Thanks for sending that, Russell.
I'm good now, but I'd still like to know how to successfully use chroot.  
My scenario was, I booted with a drive to fix another that was having 
boot problems, so I wanted my root to change so my changes would reflect 
on the drive I wanted to fix.  I couldn't get chroot to commit.  Is it 
possible to do what I was trying to do?  Is that what chroot was 
designed for (sort of)?
Mario
Russell Hires wrote:
>Why exactly do you want to chroot? I don't think that's what you want. chroot 
>will just make a new root directory under another (the original) root 
>directory. You won't be able to boot from this directory, if that's what 
>you're trying to do...
>
>I see you've posted to the debian-boot list, hopefully they'll be able to get 
>you some answers.
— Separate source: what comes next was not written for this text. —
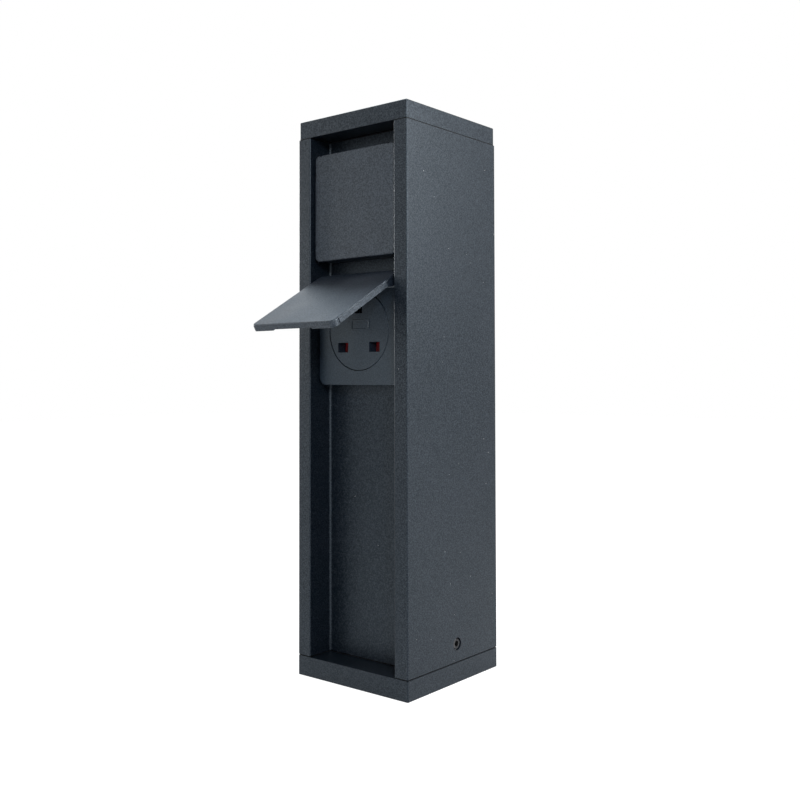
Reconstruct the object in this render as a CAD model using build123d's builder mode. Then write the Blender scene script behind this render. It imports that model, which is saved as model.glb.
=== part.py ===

The other message I sent over there was ignored pretty 
>much.... :-( 
>
>Russell 
>
>On Thursday 08 November 2001 00:05, you wrote:
>
>>I'm still hacking on this Sparc with no floppy and CD-ROM (arrrrggh!).
>> I've successfully found my old hard disk.
>>
>>After booting with my old disk, I'd like to change the root directory to
>>'bigdisk' which is mounted like this
>>
>>/mnt/bigdisk
>>
>>What's the syntax of the chroot command.  Both filesystems are ext2.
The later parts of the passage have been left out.